In Federalist 46, James Madison weighs in on the discussion thus: "Let a regular army, fully equal to the resources of the country, be formed; and let it be entirely at the devotion of the federal government; still it would not be going too far to say, that the State governments, with the people on their side, would be able to repel the danger. The highest number to which, according to the best computation, a standing army can be carried in any country, does not exceed one hundredth part of the whole number of souls; or one twenty-fifth part of the number able to bear arms. To these would be opposed a militia amounting to near half a million of citizens with arms in their hands, officered by men chosen from among themselves."
Note: Standing Army - armed citizenry; two separate entities; both armed.

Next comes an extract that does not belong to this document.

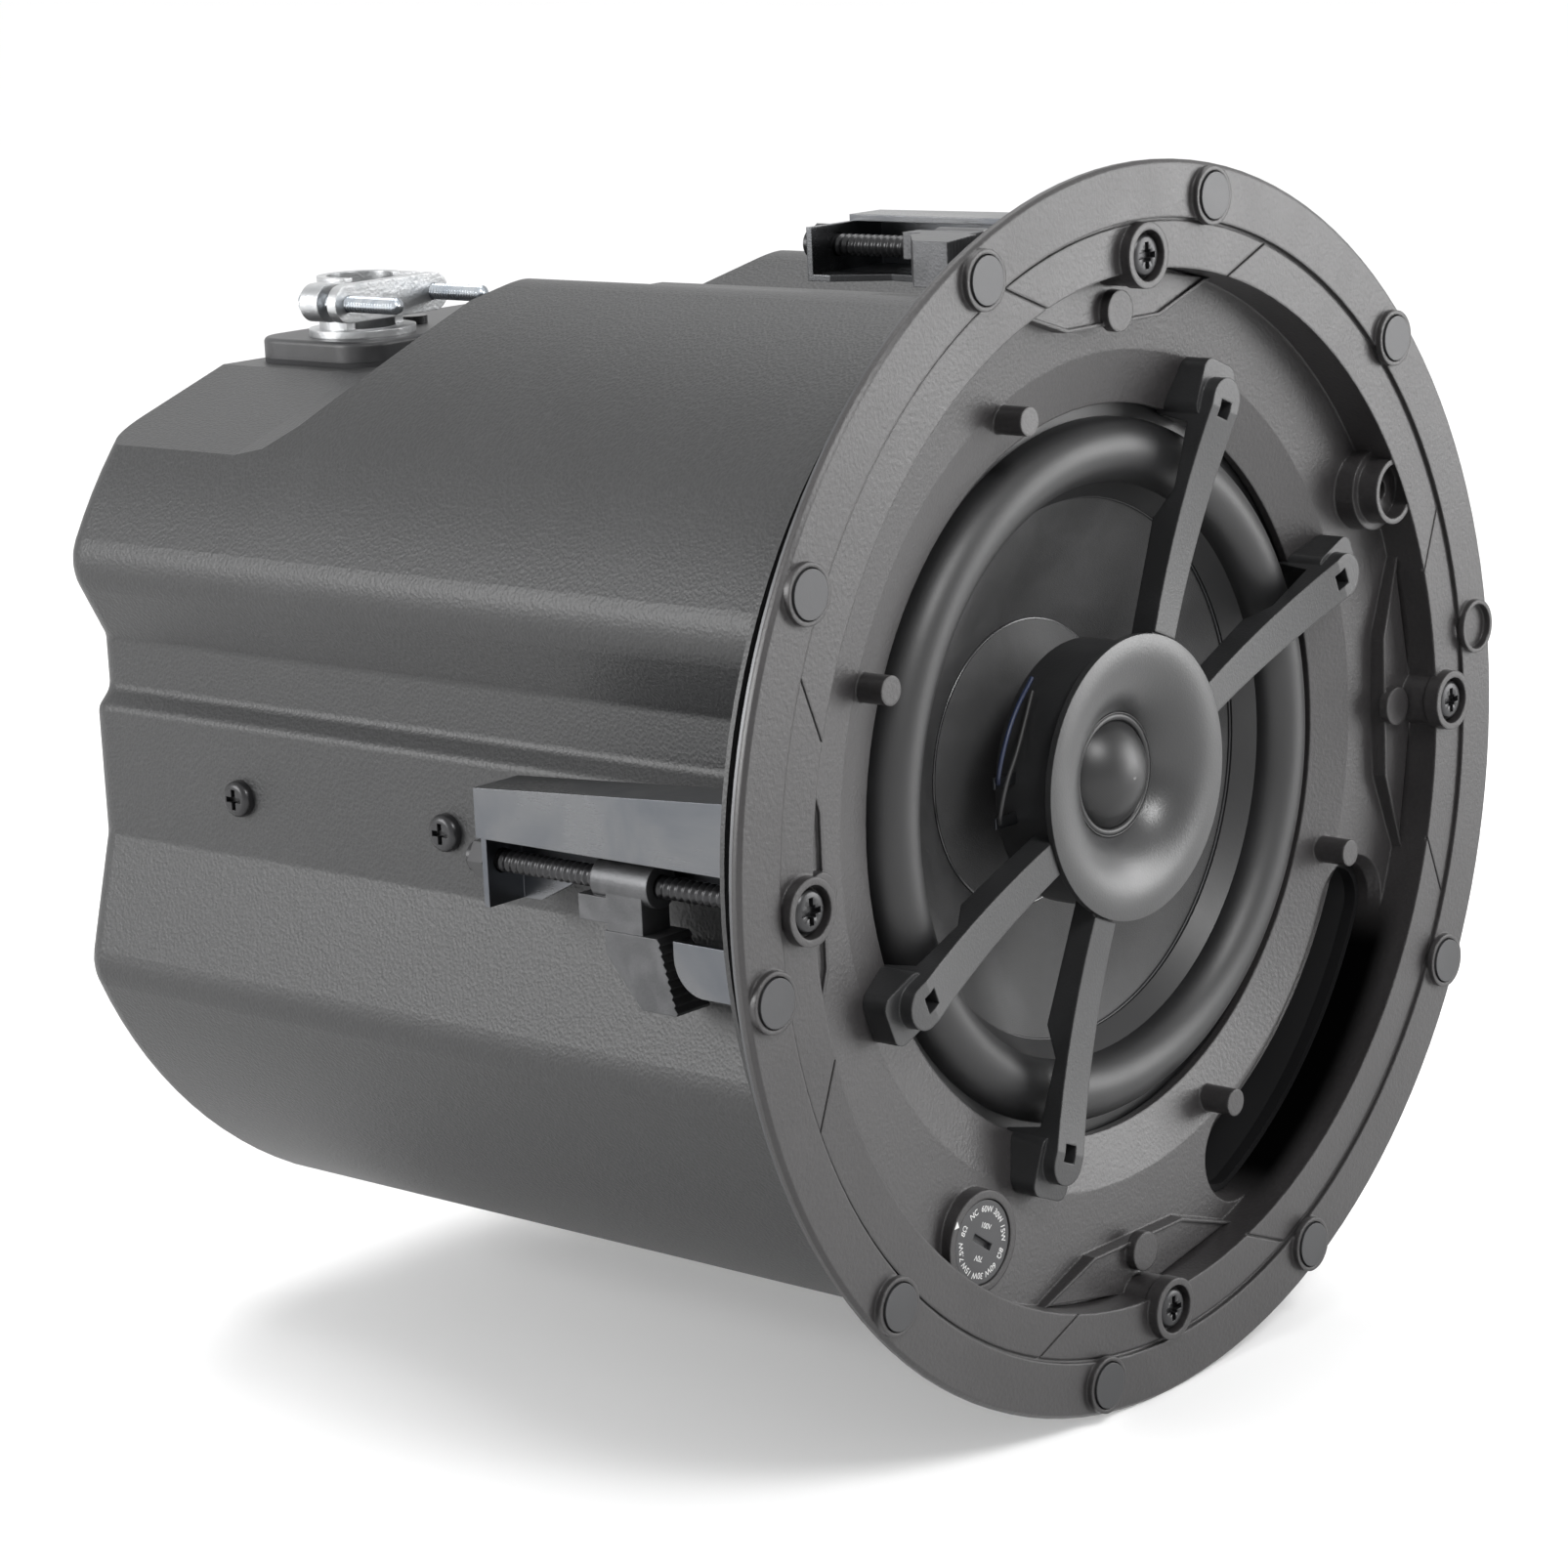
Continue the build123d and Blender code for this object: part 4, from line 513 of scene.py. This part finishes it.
    ink: Finish = Finish(
        "white_ink", (0.7, 0.7, 0.69), 0.5, Grain.SATIN, 0.2, 0.004,
        second=(0.6, 0.6, 0.6),
    )
    blue_wire: Finish = Finish(
        "blue_wire", (0.004, 0.012, 0.045), 0.45, Grain.RUBBER, 1.0, 0.02,
    )
    black_wire: Finish = Finish(
        "black_wire", (0.01, 0.01, 0.01), 0.55, Grain.RUBBER, 1.0, 0.02,
    )


def polar(radius: float, angle: float, centre: Spot = (0.0, 0.0)) -> Spot:
    """X and Z at a radius and an angle from +X towards +Z, in degrees."""
    turn = math.radians(angle)
    return (centre[0] + radius * math.cos(turn), centre[1] + radius * math.sin(turn))


class MeshKit:
    """Builds meshes from sizes in millimetres, already in their place in the frame."""

    @staticmethod
    def piece(
        name: str, verts: list[Point], faces: list[tuple[int, ...]], smooth: bool = True
    ) -> bpy.types.Object:
        """A mesh object from vertices in millimetres.

        Args:
            name: Name of the piece.
            verts: Vertices.
            faces: Faces as vertex numbers.
            smooth: Whether the faces are shaded smooth.

        Returns:
            The new object, linked to the scene.
        """
        mesh = bpy.data.meshes.new(name)
        mesh.from_pydata([tuple(value * MM for value in v) for v in verts], [], faces)
        mesh.validate()
        for polygon in mesh.polygons:
            polygon.use_smooth = smooth
        thing = bpy.data.objects.new(name, mesh)
        bpy.context.scene.collection.objects.link(thing)
        return thing

    @staticmethod
    def lathe(name: str, profile: list[Spot], centre: Spot, steps: int = 48) -> bpy.types.Object:
        """A closed body turned about a line along Y.

        Args:
            name: Name of the piece.
            profile: Radius and depth of each point of its outline.
            centre: X and Z of the line.
            steps: Faces round it.

        Returns:
            The body, capped at both ends unless its outline closes on itself.
        """
        verts: list[Point] = []
        for radius, depth in profile:
            for step in range(steps):
                x, z = polar(radius, 360 * step / steps, centre)
                verts.append((x, depth, z))
        faces = []
        count = len(profile)
        for ring in range(count - 1):
            for step in range(steps):
                after = (step + 1) % steps
                faces.append(
                    (ring * steps + step, ring * steps + after,
                     (ring + 1) * steps + after, (ring + 1) * steps + step)
                )
        if profile[0] == profile[-1]:
            return MeshKit.piece(name, verts, faces)
        faces.append(tuple(range(steps - 1, -1, -1)))
        faces.append(tuple((count - 1) * steps + step for step in range(steps)))
        return MeshKit.piece(name, verts, faces)

    @staticmethod
    def ring(
        name: str, radius: float, thick: float, depth: float, centre: Spot, steps: int = 128
    ) -> bpy.types.Object:
        """A ring of round section about a line along Y.

        Args:
            name: Name of the piece.
            radius: Radius of the ring.
            thick: Radius of its section.
            depth: Depth of its middle.
            centre: X and Z of the line.
            steps: Faces round it.

        Returns:
            The ring.
        """
        sides = 12
        profile = [polar(thick, 360 * side / sides, (radius, depth)) for side in range(sides)]
        return MeshKit.lathe(name, [*profile, profile[0]], centre, steps)

    @staticmethod
    def threaded_rod(
        name: str, centre: Spot, span: Spot, root: float, crest: float, pitch: float
    ) -> bpy.types.Object:
        """A rod along Y with one continuous thread.

        Args:
            name: Name of the piece.
            centre: X and Z of its axis.
            span: Depths of its ends.
            root: Radius at the thread's root.
            crest: Radius at the crest.
            pitch: Advance in one turn.

        Returns:
            The rod.
        """
        steps = 20
        core_steps = 24
        chamfer = 0.6
        shape = (
            (root, -0.5), (root, -0.36), (crest, -0.12), (crest, 0.12), (root, 0.36), (root, 0.5),
        )
        turns = (span[1] - span[0]) / pitch - 1
        verts: list[Point] = []
        rows = int(turns * steps) + 1
        for row in range(rows):
            depth = span[0] + pitch * (0.5 + row / steps)
            for radius, offset in shape:
                x, z = polar(radius, 360 * row / steps, centre)
                verts.append((x, depth + offset * pitch, z))
        wide = len(shape)
        faces = []
        for row in range(rows - 1):
            for point in range(wide - 1):
                start = row * wide + point
                faces.append((start, start + wide, start + wide + 1, start + 1))
        rod = MeshKit.piece(name, verts, faces)
        outline = [(root, span[0]), (root, span[1] - chamfer), (root - chamfer, span[1])]
        core = MeshKit.lathe(name + "_core", outline, centre, core_steps)
        return MeshKit.joined(rod, core)

    @staticmethod
    def joined(*things: bpy.types.Object) -> bpy.types.Object:
        """All things as one mesh, under the first one's name."""
        body = bmesh.new()
        for thing in things:
            body.from_mesh(thing.data)
        first = things[0]
        body.to_mesh(first.data)
        body.free()
        for polygon in first.data.polygons:
            polygon.use_smooth = True
        for thing in things[1:]:
            bpy.data.objects.remove(thing)
        return first

    @staticmethod
    def cut(thing: bpy.types.Object, tool: bpy.types.Object) -> bpy.types.Object:
        """Thing with tool's volume taken out of it; tool is used up."""
        modifier = thing.modifiers.new("cut", "BOOLEAN")
        modifier.operation = "DIFFERENCE"
        modifier.solver = "EXACT"
        modifier.object = tool
        bpy.context.view_layer.update()
        evaluated = thing.evaluated_get(bpy.context.evaluated_depsgraph_get())
        mesh = bpy.data.meshes.new_from_object(evaluated)
        thing.modifiers.clear()
        thing.data = mesh
        bpy.data.objects.remove(tool)
        return thing

    @staticmethod
    def box(name: str, low: Point, high: Point) -> bpy.types.Object:
        """A box between two corners."""
        verts = list(product(*zip(low, high)))
        faces = [
            (0, 1, 3, 2), (4, 6, 7, 5), (0, 4, 5, 1), (2, 3, 7, 6), (0, 2, 6, 4), (1, 5, 7, 3),
        ]
        return MeshKit.piece(name, verts, faces, smooth=False)

    @staticmethod
    def solid(source: bpy.types.Object, name: str) -> bpy.types.Object:
        """A mesh object of that name in place of a curve or text, which is used up."""
        bpy.context.scene.collection.objects.link(source)
        bpy.context.view_layer.update()
        evaluated = source.evaluated_get(bpy.context.evaluated_depsgraph_get())
        mesh = bpy.data.meshes.new_from_object(evaluated)
        mesh.transform(source.matrix_world)
        bpy.data.objects.remove(source)
        thing = bpy.data.objects.new(name, mesh)
        bpy.context.scene.collection.objects.link(thing)
        return thing

    @staticmethod
    def tube(name: str, points: list[Point], radius: float) -> bpy.types.Object:
        """A smooth round wire through the points."""
        curve = bpy.data.curves.new(name, "CURVE")
        curve.dimensions = "3D"
        curve.bevel_depth = radius * MM
        curve.bevel_resolution = 4
        spline = curve.splines.new("BEZIER")
        spline.bezier_points.add(len(points) - 1)
        for knot, point in zip(spline.bezier_points, points):
            knot.co = Vector(point) * MM
            knot.handle_left_type = knot.handle_right_type = "AUTO"
        curve.use_fill_caps = True
        return MeshKit.solid(bpy.data.objects.new(name + "_path", curve), name)

    @staticmethod
    def words(
        name: str, text: str, size: float, spot: Spot, turn: float, depth: float
    ) -> bpy.types.Object:
        """Flat lettering that faces the listener.

        Args:
            name: Name of the piece.
            text: What it says.
            size: Height of the letters in millimetres.
            spot: X and Z of its middle.
            turn: Angle of its reading direction, from +X towards +Z, in degrees.
            depth: Depth of the face it is printed on.

        Returns:
            The lettering as a mesh.
        """
        curve = bpy.data.curves.new(name, "FONT")
        curve.body = text
        curve.size = size * MM
        curve.align_x = "CENTER"
        curve.align_y = "CENTER"
        curve.extrude = INK_THICK * MM
        source = bpy.data.objects.new(name + "_type", curve)
        upright = Matrix.Rotation(math.radians(90), 4, "X")
        turned = Matrix.Rotation(-math.radians(turn), 4, "Y")
        moved = Matrix.Translation(Vector((spot[0], depth - INK_LIFT, spot[1])) * MM)
        source.matrix_world = moved @ turned @ upright
        return MeshKit.solid(source, name)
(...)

Madison further observes" "Besides the advantage of being armed, which the Americans possess over the people of almost every other nation, the existence of subordinate governments, to which the people are attached, and by which the militia officers are appointed, forms a barrier against the enterprises of ambition, more insurmountable than any which a simple government of any form can admit of. Notwithstanding the military establishments in the several kingdoms of Europe, which are carried as far as the public resources will bear, the governments are afraid to trust the people with arms. *
"It may be affirmed with the greatest assurance, that the throne of every tyranny in Europe would be speedily overturned in spite of the legions which surround it."
Note: One year after Madison published this, the French People fought and earned their own Revolution (Of course, with Napoleon, that worked out really well, didn't it?).
The Militia and Army were divergent entities (after 1777). Madison and Hamilton, the principle authors of the Constitution, saw the necessity of a Federal Army, but feared its power and its potential for tyranny (much in the manner of the many military dictatorships around the world today). Thus - arming the people = no tyranny. So you better be packin'
* In Switzerland, bearing arms is a requirement, by law."